Many of the mythology characters that I have an interest in — act as protectors of children. In my third novel, my main character will act as guardian to an unusually quiet girl she may not be completely mute but she’ll be distinctively quiet. I lived an extended period of my childhood as a mute and there is a temperamental side that has always protected my inner child — the mute.

I write about a fertility cult and sex obviously plays a role, but many fertility deities double as guardians. The guy in the story will be a mute, too. My main character will probably be conflicted about how to handle the guy. Guys don’t fare very well in hands of my cult, but this guy will be somewhat different.

Theoretically Voice Coding A Novel

I have an idea to adjust the text to speech function according to the character speaking, but I lack the power to influence the reader industry. My idea is to use a color coded colon to distinguish the characters. The main character in my novel could use a previously prescribed default to limit the markup. Here’s an example:

The main character says this and can possibly be left unmarked.

:The secondary character is marked by a color coded colon and theoretically a color coded period could act as the end mark to switch the voice back to the default.

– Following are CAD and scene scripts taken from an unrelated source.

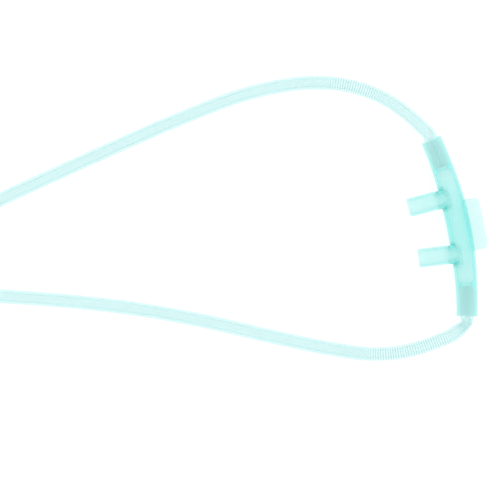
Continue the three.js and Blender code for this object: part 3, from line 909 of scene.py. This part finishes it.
def tie(name, angle, node):
    inner = COIL_MEAN - TURNS_ACROSS * TURN_PITCH / 2 - 2 * FIT
    outer = LOOP_RADIUS + PAIR_PITCH / 2 + LEAD_DIAMETER / 2 + FIT
    top = COIL_BASE + TURNS_UP * TURN_PITCH + FIT
    corners = [
        (inner, TIE_THICKNESS), (outer, TIE_THICKNESS), (outer, LEAD_DIAMETER + 2 * COIL_BASE),
        (COIL_OUTER + FIT, top), (inner, top),
    ]
    bm = bmesh.new()
    face = bm.faces.new([bm.verts.new((reach, -TIE_WIDTH / 2, height)) for reach, height in corners])
    bmesh.ops.bevel(
        bm, geom=list(bm.verts), offset=TIE_FOLD, affect="VERTICES", segments=6, profile=0.5, material=-1,
    )
    rim = list(bm.edges)
    bmesh.ops.delete(bm, geom=list(bm.faces), context="FACES_ONLY")
    strip = bmesh.ops.extrude_edge_only(bm, edges=rim)["geom"]
    moved = [part for part in strip if isinstance(part, bmesh.types.BMVert)]
    bmesh.ops.translate(bm, vec=(0, TIE_WIDTH, 0), verts=moved)
    bmesh.ops.recalc_face_normals(bm, faces=bm.faces)
    bmesh.ops.solidify(bm, geom=list(bm.faces), thickness=-TIE_THICKNESS)
    bmesh.ops.recalc_face_normals(bm, faces=bm.faces)
    place = Matrix.Translation((COIL_X, COIL_Y, 0)) @ Matrix.Rotation(math.radians(angle), 4, "Z")
    band = finished(name, bm, place)
    band.data.materials.append(paper)
    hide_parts(node)
    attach(band, "cannula")
    return band


# Uncoated white paper: matt, with the faint mottle of its fibres.
FIBRE_SIZE = 0.0006
paper = bpy.data.materials.new("uncoated white paper")
paper.use_nodes = True
fibres = paper.node_tree
fibre_place = add_node(fibres, "ShaderNodeTexCoord", {})
mottle = add_node(fibres, "ShaderNodeTexNoise", {
    "Vector": fibre_place.outputs["Object"], "Scale": 1 / FIBRE_SIZE, "Detail": 4.0, "Roughness": 0.7,
})
pulp = add_node(fibres, "ShaderNodeMix", {
    "Factor": mottle.outputs["Fac"],
    FIRST_COLOUR: linear("E9E8E2"), SECOND_COLOUR: linear("FAFAF7"),
}, data_type="RGBA")
felt = add_node(fibres, "ShaderNodeBump", {"Height": mottle.outputs["Fac"], "Distance": 0.00005})
sheet = fibres.nodes["Principled BSDF"]
sheet.inputs["Roughness"].default_value = 0.85
fibres.links.new(pulp.outputs[2], sheet.inputs["Base Color"])
fibres.links.new(felt.outputs["Normal"], sheet.inputs["Normal"])

ties = [tie(f"paper_tie_{i + 1}", angle, f"coil_tie_{i + 1}") for i, angle in enumerate(TIE_ANGLES)]

Vector(on_y(Y_LENGTH, 0)) + shift
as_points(supply_line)


# Table and light
# A plain white light table, as clear plastic ware is often photographed on: opal acrylic that glows
# evenly from below, with one large soft source above it.

TABLE_GAP = 0.0004               # soft pieces touch the table only here and there
table_mesh = bpy.data.meshes.new("table")
table_bm = bmesh.new()
bmesh.ops.create_grid(table_bm, x_segments=1, y_segments=1, size=3)
bmesh.ops.translate(table_bm, vec=(0, 0, -TABLE_GAP), verts=table_bm.verts)
table_bm.to_mesh(table_mesh)
table_bm.free()
table_top = bpy.data.objects.new("table", table_mesh)
bpy.context.scene.collection.objects.link(table_top)

TABLE_GLOW = 0.73
opal_acrylic = bpy.data.materials.new("opal acrylic")
opal_acrylic.use_nodes = True
opal = opal_acrylic.node_tree.nodes["Principled BSDF"]
opal.inputs["Base Color"].default_value = linear("959595")
opal.inputs["Roughness"].default_value = 0.7
opal.inputs["Emission Color"].default_value = (1, 1, 1, 1)
opal.inputs["Emission Strength"].default_value = TABLE_GLOW
table_mesh.materials.append(opal_acrylic)

SKY_LOW, SKY_HIGH = 0.9, 1.25   # the soft light's strength at the horizon and overhead
world = bpy.data.worlds.new("studio")
bpy.context.scene.world = world
world.use_nodes = True
sky = world.node_tree
background = sky.nodes["Background"]
facing = add_node(sky, "ShaderNodeTexCoord", {})
split = add_node(sky, "ShaderNodeSeparateXYZ", {"Vector": facing.outputs["Generated"]})
strength = add_node(sky, "ShaderNodeMapRange", {
    "Value": split.outputs["Z"], "From Min": 0.0, "From Max": 1.0, "To Min": SKY_LOW, "To Max": SKY_HIGH,
})
sky.links.new(strength.outputs["Result"], background.inputs["Strength"])
background.inputs["Color"].default_value = (1, 1, 1, 1)
bpy.context.scene.view_settings.view_transform = "Standard"
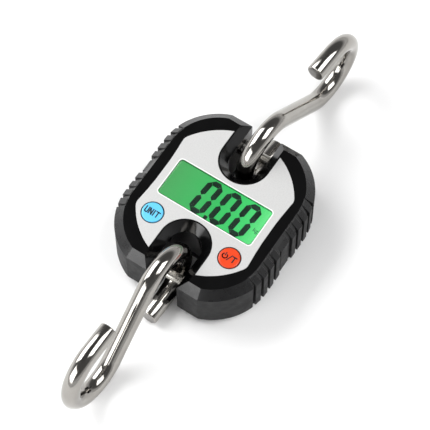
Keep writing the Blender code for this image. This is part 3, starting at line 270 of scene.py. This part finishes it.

I don’t need a separate narrator because my novel uses the first person perspective, so others would probably use a color coded colon to mark all characters. Reducing the markup is the Ideal strategy. The colon is used by playwrights, but I’ve found it best not to skip a space after the colon renders and the color code eliminates the use of the actual name. Characters still need an introduction such as, “What’s up, Harry,” but that’s no big deal.

TTS apps tend to voice out things such as underscore which is the reason I used the colon, but I’m sure alternative methods exist.

Almost Certainly Blackballed by Literary Agencies

I decided to send out one more query and the traffic on my blog shows someone went to a badmouthing post, in the day between submission and rejection. The literary agent who stirred my wrath got rightfully dismissed, but I figured I would receive blowback. It could be that the rejection came because my novel doesn’t work, but it seemed coincidental that someone browsed that post in such a short period of time.

I would prefer publishing the best book possible and I considered the traditional route offered an improved quality. Paying an editor when you don’t know if the book would make money even if it was a masterpiece — seems pointless. I don’t have money to waste. Self-editing has limits and finding someone attuned to my style may be problematic; even though, my style probably fits Chuck Palahniuk or Tom Robbins category. Finding someone with editing skills and fitting of such a style it isn’t easy without money to throw around or a literary network of friends.

The reason I stopped editing was the lack of concentration made it more likely I would cause more harm than good. Editing the same material over and over again causes extreme burnout. I’ll probably search for suitable beta-readers, but the process is likely aggravating and aggravation isn’t something you want from an unprofitable hobby. Mistake in by blog doesn’t concern me much, but the book needs quality editing — what a pain.